Records with modeling code:

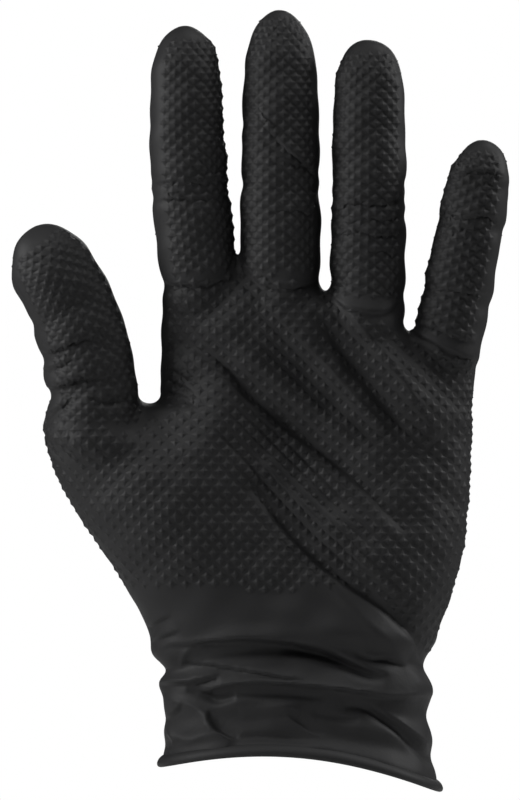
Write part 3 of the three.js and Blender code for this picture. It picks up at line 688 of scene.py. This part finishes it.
def dressed(points, normals):
    # Film points moved outwards: level by the gathers, and along their normals by the ripple, a sum of sines
    # of x, y and z, and on the palm's face alone by the folds
    across, up = handShares(points)
    level = normals * np.array([1, 1, 0])
    level /= np.linalg.norm(level, axis=1, keepdims=True) + 1e-6
    moved = points + level * gatherLift(across, up)[:, None]
    onPalm = gentle(facing["none"], facing["full"], -normals[:, 1])
    lift = sum(foldLift(points, crease) for crease in folds + pleatFolds()) * onPalm
    x, y, z = points.T
    for alongX, alongZ, start in ripple["waves"]:
        lift += ripple["height"] * np.sin(x * alongX + z * alongZ + y * ripple["alongY"] + start)
    return moved + normals * lift[:, None]


outer = fusedHand("glove_film", 0.0, fusing["outerVoxel"], fusing["outerRounds"])
print("outer skin:", len(outer.data.polygons), "faces")
setPoints(outer.data, dressed(pointsOf(outer.data), normalsOf(outer.data)))
inner = fusedHand("inner_wall", form["wall"], fusing["innerVoxel"], fusing["innerRounds"])
setPoints(inner.data, dressed(pointsOf(inner.data), normalsOf(inner.data)))
print("folds laid; inner skin:", len(inner.data.polygons), "faces")


def joinedAtRim(outside, inside):
    # One closed wall: the inner skin turned to face the hollow, and its rim bridged to the outer skin's
    work = bmesh.new()
    work.from_mesh(inside.data)
    bmesh.ops.reverse_faces(work, faces=work.faces[:])
    work.from_mesh(outside.data)
    rims = [edge for edge in work.edges if edge.is_boundary]
    bmesh.ops.bridge_loops(work, edges=rims)
    work.to_mesh(outside.data)
    work.free()
    bpy.data.objects.remove(inside)
    outside.data.polygons.foreach_set("use_smooth", np.ones(len(outside.data.polygons), bool))
    outside.data.update()


film = outer
filmPoints, filmNormals = pointsOf(film.data), normalsOf(film.data)
joinedAtRim(film, inner)

mostTriangles = 180000
thin = film.modifiers.new("thin", "DECIMATE")
thin.ratio = min(1.0, mostTriangles / (2 * len(film.data.polygons)))
finished(film)
print("film:", len(film.data.polygons), "faces")


bead = {"around": 260, "section": 20, "proud": 1.5, "half": 1.8, "tilt": 0.8}


def beadSurface():
    # The rolled edge: an ellipse carried round the opening, sheared so that its outer face looks up a little
    ring = bodySurface(2, bead["around"] // 2 + 1)[0]
    left, right = cuffSides(np.array(form["beadHeight"]))
    share = (ring[:, 0] - left) / (right - left)
    ring[:, 2] = edgeCurve(np.clip(share, 0, 1)) + form["beadHeight"] / 2
    ahead = np.roll(ring, -1, axis=0) - np.roll(ring, 1, axis=0)
    out = np.stack([ahead[:, 1], -ahead[:, 0], ahead[:, 0] * 0], axis=1)
    out /= np.linalg.norm(out, axis=1, keepdims=True)
    turn = 2 * np.pi * np.arange(bead["section"]) / bead["section"]
    across = (np.cos(turn) * bead["proud"] - np.sin(turn) * bead["tilt"])[None, :, None]
    upward = np.sin(turn)[None, :, None] * bead["half"]
    return ring[:, None, :] + out[:, None, :] * across + np.array([0, 0, 1]) * upward


def torusFaces(ringCount, sideCount):
    # Quads of a closed tube whose last ring meets its first
    ring = np.arange(ringCount)[:, None]
    side = np.arange(sideCount)[None, :]
    nextRing, nextSide = (ring + 1) % ringCount, (side + 1) % sideCount
    corners = [ring * sideCount + side, nextRing * sideCount + side, nextRing * sideCount + nextSide,
               ring * sideCount + nextSide]
    return np.stack(np.broadcast_arrays(*corners), axis=-1).reshape(-1, 4)


tube = beadSurface()
beadMesh = meshFrom("rolled_bead", tube.reshape(-1, 3), torusFaces(*tube.shape[:2]), np.zeros((0, 3), int))
beadMesh.polygons.foreach_set("use_smooth", np.ones(len(beadMesh.polygons), bool))
beadPiece = newObject("rolled_bead", beadMesh)


dots = {
    "radius": 1.95, "height": 0.52, "starDepth": 0.5, "sunk": 0.05, "palmPitch": 4.3, "palmRow": 2.16,
    "palmFoot": 24, "palmHeight": 130, "palmColumns": 24, "digitPitch": 3.8, "digitRow": 1.8, "digitFoot": 0.08,
    "digitTop": 1.2, "fieldFloor": 52.5, "heelFloor": 31.0, "stepClear": 1.5, "webClear": 1.0, "offFilm": 1.2,
    "thumbClear": (2, 4), "sideAngle": 62, "apart": 2.3, "drift": 0.5, "driftTurn": (0.07, 0.04),
}
batch = 200  # places that are looked up in the film at a time


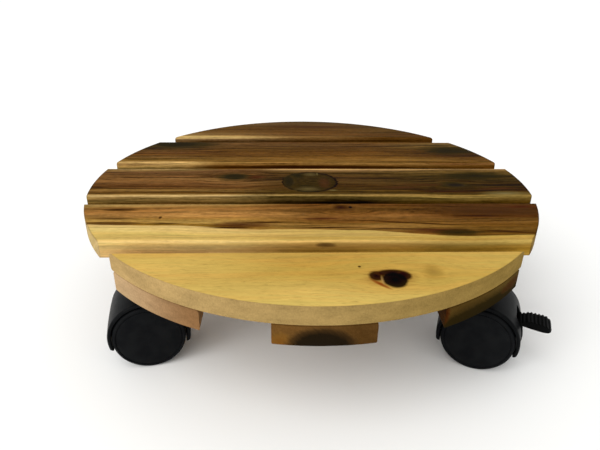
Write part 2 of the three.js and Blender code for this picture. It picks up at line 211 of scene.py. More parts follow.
def add_light():
    """A pale room, a broad key light from the upper left in front, and a softbox for the gloss."""
    scene = bpy.context.scene
    scene.view_settings.view_transform = "Standard"
    world = bpy.data.worlds.new("studio")
    world.use_nodes = True
    background = world.node_tree.nodes["Background"]
    background.inputs["Color"].default_value = (1, 1, 1, 1)
    background.inputs["Strength"].default_value = ROOM_BRIGHTNESS
    scene.world = world
    spread = radians(KEY_SPREAD_DEGREES)
    add_lamp("key", "SUN", KEY_BRIGHTNESS, (-1.1, -1.2, 1.8), (0, 0, 0), angle=spread)
    softbox = {"shape": "RECTANGLE", "size": 0.5, "size_y": 0.9}
    add_lamp("softbox", "AREA", SOFTBOX_POWER, (-0.9, -0.7, 0.7), (0, 0, 0.05), **softbox)


def add_floor():
    half = FLOOR_HALF_SIZE
    mesh = bpy.data.meshes.new("floor")
    corners = [(-half, -half, 0), (half, -half, 0), (half, half, 0), (-half, half, 0)]
    mesh.from_pydata(corners, [], [(0, 1, 2, 3)])
    floor = bpy.data.objects.new("floor", mesh)
    floor.data.materials.append(floor_paint())
    bpy.context.scene.collection.objects.link(floor)


# ---- Material building ----


def colour(code):
    """A linear colour, with alpha, from an sRGB code such as #c9a551."""
    channels = [int(code[i : i + 2], 16) / 255 for i in (1, 3, 5)]
    linear = [c / 12.92 if c <= 0.04045 else ((c + 0.055) / 1.055) ** 2.4 for c in channels]
    return (*linear, 1)


class Surface:
    """A node material in the making. Each method adds a node and gives its output socket."""

    def __init__(self, name):
        self.material = bpy.data.materials.new(name)
        self.material.use_nodes = True
        self.tree = self.material.node_tree
        self.shader = self.tree.nodes["Principled BSDF"]

    def feed(self, socket, value):
        if isinstance(value, bpy.types.NodeSocket):
            self.tree.links.new(value, socket)
        else:
            socket.default_value = value

    def node(self, kind, inputs, output=0, **settings):
        node = self.tree.nodes.new("ShaderNode" + kind)
        for key, value in settings.items():
            setattr(node, key, value)
        for key, value in inputs.items():
            self.feed(node.inputs[key], value)
        return node.outputs[output]

    def math(self, operation, a, b=0.0, c=0.0):
        return self.node("Math", {0: a, 1: b, 2: c}, operation=operation)

    def scaled_add(self, a, factor, b):
        """a times a factor, plus b."""
        return self.math("MULTIPLY_ADD", a, factor, b)

    def add(self, a, b):
        return self.math("ADD", a, b)

    def subtract(self, a, b):
        return self.math("SUBTRACT", a, b)

    def multiply(self, a, b):
        return self.math("MULTIPLY", a, b)

    def place(self):
        """The x, y and z of a point in the frame, in millimetres."""
        point = self.node("TexCoord", {}, "Object")
        scaled = self.node("VectorMath", {0: point, "Scale": 1 / MM}, operation="SCALE")
        split = self.tree.nodes.new("ShaderNodeSeparateXYZ")
        self.feed(split.inputs[0], scaled)
        return split.outputs

    def point(self, x, y, z):
        return self.node("CombineXYZ", {0: x, 1: y, 2: z})

    def noise(self, point, detail, roughness=0.5):
        inputs = {"Vector": point, "Scale": 1.0, "Detail": detail, "Roughness": roughness}
        return self.node("TexNoise", inputs)

    def stretched_noise(self, place, scales, detail, roughness=0.5):
        """Noise with a scale of its own along each of x, y and z."""
        scaled = [self.multiply(axis, scale) for axis, scale in zip(place, scales)]
        return self.noise(self.point(*scaled), detail, roughness)

    def between(self, value, low, high):
        """0 below low, 1 above high, and a smooth step from one to the other."""
        inputs = {"Value": value, "From Min": low, "From Max": high}
        return self.node("MapRange", inputs, interpolation_type="SMOOTHSTEP")

    def mix(self, amount, a, b, blend="MIX"):
        inputs = {0: amount, 6: a, 7: b}
        return self.node("Mix", inputs, 2, data_type="RGBA", blend_type=blend)

    def shade(self, tone, level):
        """A tone made lighter or darker by a level."""
        grey = self.node("CombineColor", {0: level, 1: level, 2: level})
        return self.mix(1.0, tone, grey, "MULTIPLY")

    def ramp(self, value, stops):
        """The node of a colour ramp through stops of (position, colour)."""
        ramp = self.tree.nodes.new("ShaderNodeValToRGB")
        elements = ramp.color_ramp.elements
        elements.remove(elements[1])
        elements[0].position = stops[0][0]
        elements[0].color = stops[0][1]
        for position, shade in stops[1:]:
            elements.new(position).color = shade
        self.feed(ramp.inputs[0], value)
        return ramp

    def bump(self, height, distance):
        return self.node("Bump", {"Height": height, "Distance": distance * MM, "Strength": 1.0})

    def finish(self, **inputs):
        """Sets the shader's inputs, by their names with spaces for underscores."""
        for key, value in inputs.items():
            self.feed(self.shader.inputs[key.replace("_", " ")], value)
        return self.material


def floor_paint():
    return Surface("floor_paint").finish(Base_Color=colour("#f4f4f2"), Roughness=0.9)


# ---- Wood ----

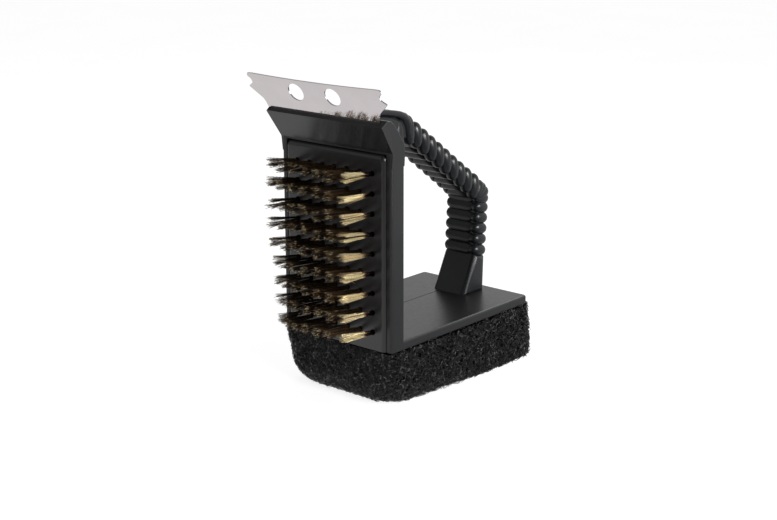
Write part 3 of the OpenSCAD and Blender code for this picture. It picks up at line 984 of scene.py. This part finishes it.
def strands(name, pos, nrm, count, weight):
    """count curled fibres scattered over surface points pos with normals nrm."""
    pick = rng.choice(len(pos), count, p=weight / weight.sum())
    n = count
    K = 9
    up = nrm[pick]
    ta = np.cross(up, rng.normal(size=(n, 3)))
    ta /= np.linalg.norm(ta, axis=1, keepdims=True) + 1e-9
    tb = np.cross(up, ta)
    root = pos[pick] + ta * rng.uniform(-0.8, 0.8, (n, 1)) + tb * rng.uniform(-0.8, 0.8, (n, 1))
    t = np.linspace(0, 1, K)
    length = rng.uniform(3.5, 8.5, n)
    theta = (rng.normal(0, 2.2, n)[:, None] * t + rng.uniform(0.3, 1.1, n)[:, None]
             * np.sin(2 * math.pi * (t * rng.uniform(0.8, 1.8, n)[:, None] + rng.random(n)[:, None])))
    step = (length / (K - 1))[:, None]
    a = np.cumsum(np.cos(theta) * step, axis=1)
    b = np.cumsum(np.sin(theta) * step, axis=1)
    a -= a.mean(1, keepdims=True)
    b -= b.mean(1, keepdims=True)
    depth = rng.uniform(-1.8, 0.3, n)[:, None]
    h = depth + rng.uniform(0.15, 0.75, n)[:, None] * np.sin(2 * math.pi * (t * rng.uniform(0.5, 1.3, n)[:, None] + rng.random(n)[:, None]))
    P = root[:, None] + ta[:, None] * a[..., None] + tb[:, None] * b[..., None] + up[:, None] * h[..., None]
    clear = (np.abs(P[..., 0]) > HW + 0.2) | (P[..., 1] > BASE_D + 0.2)
    P[..., 2] = np.clip(P[..., 2], ZB + 0.14, np.where(clear, ZT + 0.7, ZMAX))
    rad = rng.uniform(0.12, 0.22, n)[:, None] * (1 - 0.35 * np.abs(2 * t - 1) ** 3)
    v, f = tubes(P, rad, 3, up + rng.normal(0, 0.2, (n, 3)))
    me = mesh_from_arrays(name, v, f)
    point_attribute(me, "tone_and_painted_light", np.repeat(rng.random(n), K * 3))
    ob = add_object(name, me)
    finish_piece(ob, FIBRE, "pad_fibre", "scouring_pad")


area_w = np.linalg.norm(np.cross(du, dv), axis=2).ravel()
Q = 1
for label, sel, count in (("front", fn[:, 1] < -0.6, 3600), ("rear", fn[:, 1] > 0.6, 3000),
                          ("right", (np.abs(fn[:, 1]) <= 0.6) & (flat[:, 0] > 0), 3900),
                          ("left", (np.abs(fn[:, 1]) <= 0.6) & (flat[:, 0] < 0), 3900)):
    mid_h = sel & (flat[:, 2] > ZB + 0.3)
    strands(f"pad_strands_{label}", flat[mid_h], fn[mid_h], count // Q, area_w[mid_h])
# resting face: two sheets of strands, pressed flat
inner = levels[0][0]
for part, (ya, yb) in enumerate(((0.0, BASE_D / 2), (BASE_D / 2, BASE_D + 8))):
    bx = rng.uniform(-HW, HW, 30000)
    by = rng.uniform(ya, yb, 30000)
    ang_in = np.interp(by, inner[inner[:, 0] > 0][:, 1][::-1], inner[inner[:, 0] > 0][:, 0][::-1], left=0, right=0)
    keep = np.abs(bx) < ang_in - 0.5
    pts = np.column_stack([bx[keep], by[keep], np.full(keep.sum(), ZB + 0.4)])
    strands(f"pad_strands_under_{part + 1}", pts, np.tile([0.0, 0.0, -1.0], (len(pts), 1)), 3600 // Q, np.ones(len(pts)))

# ---------------------------------------------------------------- stage
lo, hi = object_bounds()
floor_me = bpy.data.meshes.new("floor")
S = 6.0
floor_me.from_pydata([(-S, -S, 0), (S, -S, 0), (S, S, 0), (-S, S, 0)], [], [(0, 1, 2, 3)])
floor = bpy.data.objects.new("floor", floor_me)
scene.collection.objects.link(floor)
floor.location.z = lo.z - 0.00005
# pale table: white to the camera with a soft contact shadow; what the object itself sees of it is a painted glow,
# brightest behind and on a painted card patch at its front left, in place of a studio table and card
fm = bpy.data.materials.new("pale_floor")
fm.use_nodes = True
nt = fm.node_tree
nt.nodes.clear()
fout = nt.nodes.new("ShaderNodeOutputMaterial")
dif = node(nt, "ShaderNodeBsdfDiffuse")
nz = node(nt, "ShaderNodeTexNoise", Scale=8.0, Detail=3.0)
nt.links.new(coords(nt), nz.inputs["Vector"])
nt.links.new(ramp(nt, nz.outputs["Fac"], [(0.3, (0.30, 0.30, 0.30)), (0.7, (0.33, 0.33, 0.33))]), dif.inputs[0])
em_cam = node(nt, "ShaderNodeEmission", Strength=0.86)
addsh = nt.nodes.new("ShaderNodeAddShader")
nt.links.new(dif.outputs[0], addsh.inputs[0])
nt.links.new(em_cam.outputs[0], addsh.inputs[1])
painted_floor_glow = node(nt, "ShaderNodeEmission")
geo = node(nt, "ShaderNodeNewGeometry")


def painted_glow_blob(centre, radius, strength):
    d = node(nt, "ShaderNodeVectorMath", operation="DISTANCE")
    nt.links.new(geo.outputs["Position"], d.inputs[0])
    d.inputs[1].default_value = centre
    mr = node(nt, "ShaderNodeMapRange", interpolation_type="SMOOTHSTEP")
    mr.inputs["From Min"].default_value, mr.inputs["From Max"].default_value = radius, 0.4 * radius
    mr.inputs["To Min"].default_value, mr.inputs["To Max"].default_value = 0.0, strength
    nt.links.new(d.outputs["Value"], mr.inputs["Value"])
    return mr.outputs[0]


sepf = node(nt, "ShaderNodeSeparateXYZ")
nt.links.new(geo.outputs["Position"], sepf.inputs[0])


def soft_band(source, centre, half):
    off = node(nt, "ShaderNodeMath", operation="SUBTRACT")
    nt.links.new(source, off.inputs[0])
    off.inputs[1].default_value = centre
    ab = node(nt, "ShaderNodeMath", operation="ABSOLUTE")
    nt.links.new(off.outputs[0], ab.inputs[0])
    mr = node(nt, "ShaderNodeMapRange", interpolation_type="SMOOTHSTEP")
    mr.inputs["From Min"].default_value, mr.inputs["From Max"].default_value = half, half * 0.7
    nt.links.new(ab.outputs[0], mr.inputs["Value"])
    return mr.outputs[0]


def painted_card_glow(cx, hx, cy, hy, strength):
    mu = node(nt, "ShaderNodeMath", operation="MULTIPLY")
    nt.links.new(soft_band(sepf.outputs["X"], cx, hx), mu.inputs[0])
    nt.links.new(soft_band(sepf.outputs["Y"], cy, hy), mu.inputs[1])
    m2 = node(nt, "ShaderNodeMath", operation="MULTIPLY")
    nt.links.new(mu.outputs[0], m2.inputs[0])
    m2.inputs[1].default_value = strength
    return m2.outputs[0]


# painted glow that only the object sees: brighter towards the back, with a painted card patch and a glowing patch at
# the front left
painted_back_glow = node(nt, "ShaderNodeMapRange", interpolation_type="SMOOTHSTEP")
painted_back_glow.inputs["From Min"].default_value, painted_back_glow.inputs["From Max"].default_value = 0.0, 0.3
painted_back_glow.inputs["To Min"].default_value, painted_back_glow.inputs["To Max"].default_value = 0.14, 0.85
nt.links.new(sepf.outputs["Y"], painted_back_glow.inputs["Value"])
s1 = node(nt, "ShaderNodeMath", operation="ADD")
nt.links.new(painted_back_glow.outputs[0], s1.inputs[0])
nt.links.new(painted_card_glow(-0.172, 0.115, -0.125, 0.06, 0.05), s1.inputs[1])
s2 = node(nt, "ShaderNodeMath", operation="ADD")
nt.links.new(s1.outputs[0], s2.inputs[0])
nt.links.new(painted_glow_blob((-0.30, -0.32, 0), 0.70, 0.86), s2.inputs[1])
nt.links.new(s2.outputs[0], painted_floor_glow.inputs["Strength"])
flp = nt.nodes.new("ShaderNodeLightPath")
fmix = nt.nodes.new("ShaderNodeMixShader")
nt.links.new(flp.outputs["Is Camera Ray"], fmix.inputs[0])
nt.links.new(painted_floor_glow.outputs[0], fmix.inputs[1])
nt.links.new(addsh.outputs[0], fmix.inputs[2])
nt.links.new(fmix.outputs[0], fout.inputs[0])
floor_me.materials.append(fm)

world = bpy.data.worlds.new("studio")
scene.world = world
world.use_nodes = True
nt = world.node_tree
nt.nodes.clear()
out = nt.nodes.new("ShaderNodeOutputWorld")
lp = nt.nodes.new("ShaderNodeLightPath")
cam_bg = nt.nodes.new("ShaderNodeBackground")
cam_bg.inputs[0].default_value = (1, 1, 1, 1)
cam_bg.inputs[1].default_value = 1.0
env = nt.nodes.new("ShaderNodeBackground")
tc = nt.nodes.new("ShaderNodeTexCoord")


def facing(direction, lo_, hi_, a_, b_):
    """Strength that rises from a_ to b_ as a ray turns towards a direction."""
    dot = node(nt, "ShaderNodeVectorMath", operation="DOT_PRODUCT")
    nt.links.new(tc.outputs["Generated"], dot.inputs[0])
    dot.inputs[1].default_value = Vector(direction).normalized()
    mr = node(nt, "ShaderNodeMapRange", interpolation_type="SMOOTHSTEP")
    mr.inputs["From Min"].default_value, mr.inputs["From Max"].default_value = lo_, hi_
    mr.inputs["To Min"].default_value, mr.inputs["To Max"].default_value = a_, b_
    nt.links.new(dot.outputs["Value"], mr.inputs["Value"])
    return mr.outputs[0]


total = node(nt, "ShaderNodeMath", operation="ADD")
nt.links.new(facing((-0.1, 1, 0.05), 0.05, 0.75, 0.05, 0.9), total.inputs[0])
nt.links.new(facing((0.1, 0.45, 1), 0.6, 1.0, 0.0, 0.2), total.inputs[1])
both = node(nt, "ShaderNodeMath", operation="ADD")
nt.links.new(total.outputs[0], both.inputs[0])
nt.links.new(facing((-0.66, -0.64, 0.40), 0.86, 0.96, 0.0, 0.4), both.inputs[1])
nt.links.new(both.outputs[0], env.inputs[1])
env.inputs[0].default_value = (1, 1, 1, 1)
mix = nt.nodes.new("ShaderNodeMixShader")
nt.links.new(lp.outputs["Is Camera Ray"], mix.inputs[0])
nt.links.new(env.outputs[0], mix.inputs[1])
nt.links.new(cam_bg.outputs[0], mix.inputs[2])
nt.links.new(mix.outputs[0], out.inputs[0])


def area(name, loc, target, size, power, size_y=None):
    ld = bpy.data.lights.new(name, "AREA")
    ld.energy = power
    ld.shape = "RECTANGLE"
    ld.size = size
    ld.size_y = size_y or size
    ob = bpy.data.objects.new(name, ld)
    scene.collection.objects.link(ob)
    ob.location = loc
    ob.rotation_euler = (Vector(target) - Vector(loc)).to_track_quat("-Z", "Y").to_euler()
    return ob


MID = (0, 0, 0.09)
key = area("key_wires", (1.50, 0.68, 0.02), (0, -0.07, 0.092), 0.30, 95.0, 0.08)
wires = bpy.data.collections.new("wires_lit_from_the_side")
solid = bpy.data.collections.new("casts_shade_on_wires")
for ob in scene.objects:
    if ob.name.startswith("wires_end"):
        wires.objects.link(ob)
    if ob is not floor and ob.type == "MESH":
        solid.objects.link(ob)
key.light_linking.receiver_collection = wires
key.light_linking.blocker_collection = solid
every = bpy.data.collections.new("all_wires")
for ob in scene.objects:
    if ob.name.startswith("wires_"):
        every.objects.link(ob)
tips = area("fill_tips", (0.10, -0.95, 0.42), (0, -0.08, 0.09), 0.22, 1.05, 0.22)
tips.data.color = (1.0, 0.82, 0.68)
tips.light_linking.receiver_collection = every
edge = bpy.data.collections.new("grip_edges")
edge.objects.link(handle)
edge_soft = area("softbox_grip", (0.92, -0.34, 0.42), (0, 0, 0.095), 0.30, 3.4, 0.30)
edge_soft.light_linking.receiver_collection = edge
grip_key = area("key_grip", (0.92, 0.06, 0.36), (0, 0.02, 0.10), 0.26, 12.0, 0.26)
grip_only = bpy.data.collections.new("grip_lit_from_the_right")
grip_only.objects.link(handle)
grip_key.light_linking.receiver_collection = grip_only
soft = area("softbox_right", (0.92, -0.34, 0.50), (0, 0, 0.095), 0.42, 9.0, 0.42)
rest = bpy.data.collections.new("all_but_the_grip")
for ob in scene.objects:
    if ob.type == "MESH" and ob is not handle and not ob.name.startswith("pad_"):
        rest.objects.link(ob)
soft.light_linking.receiver_collection = rest
low = area("fill_low", (0.95, -0.30, 0.03), (0, 0, 0.06), 0.30, 4.5, 0.30)
shell_only = bpy.data.collections.new("body_only")
shell_only.objects.link(base)
low.light_linking.receiver_collection = shell_only
others = bpy.data.collections.new("all_but_the_handle")
for ob in scene.objects:
    if ob.type == "MESH" and ob is not handle:
        others.objects.link(ob)
key_soft = area("key_soft", (0.85, 0.42, 0.30), (0, 0, 0.095), 0.45, 2.3, 0.4)
key_soft.light_linking.receiver_collection = others
pad_key = area("key_pad", (0.62, -0.62, 0.75), (0, 0, 0.03), 0.10, 4.0, 0.10)
pads = bpy.data.collections.new("pad_glints")
for ob in scene.objects:
    if ob.name.startswith("pad_s"):
        pads.objects.link(ob)
pad_key.light_linking.receiver_collection = pads
rear_top = area("rear_top", (-0.1, 0.9, 0.7), MID, 0.5, 2.0)
rear_top.light_linking.receiver_collection = others

# camera from the fitted view: 40.8 degrees round, 15.5 degrees up
AZ, EL, ROLL = math.radians(40.7788), math.radians(15.5358), math.radians(-0.0835)
FPX, TXV, TYV, DIST = 1516.54, 29.925, 45.149, 859.68
bvec = np.array([math.sin(AZ) * math.cos(EL), -math.cos(AZ) * math.cos(EL), math.sin(EL)])
rvec = np.array([math.cos(AZ), math.sin(AZ), 0.0])
uvec = np.cross(bvec, rvec)
r2 = math.cos(ROLL) * rvec + math.sin(ROLL) * uvec
u2 = -math.sin(ROLL) * rvec + math.cos(ROLL) * uvec
pos = to_row([r2 * TXV + u2 * TYV + bvec * DIST])[0]
cam_data = bpy.data.cameras.new("cam")
cam_data.sensor_width = 36.0
cam_data.lens = FPX / 777 * 36.0
cam_data.clip_start, cam_data.clip_end = 0.05, 20
cam = bpy.data.objects.new("cam", cam_data)
scene.collection.objects.link(cam)
M = Matrix.Identity(4)
for r in range(3):
    M[r][0], M[r][1], M[r][2], M[r][3] = float(r2[r]), float(u2[r]), float(bvec[r]), float(pos[r])
cam.matrix_world = M
scene.camera = cam
scene.view_settings.view_transform = "Standard"
scene.view_settings.look = "None"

*WORK REQUIRED*
From the listing, copy each line containing the word "three".

*TASK ANSWER*
Write part 3 of the three.js and Blender code for this picture. It picks up at line 688 of scene.py. This part finishes it.
Write part 2 of the three.js and Blender code for this picture. It picks up at line 211 of scene.py. More parts follow.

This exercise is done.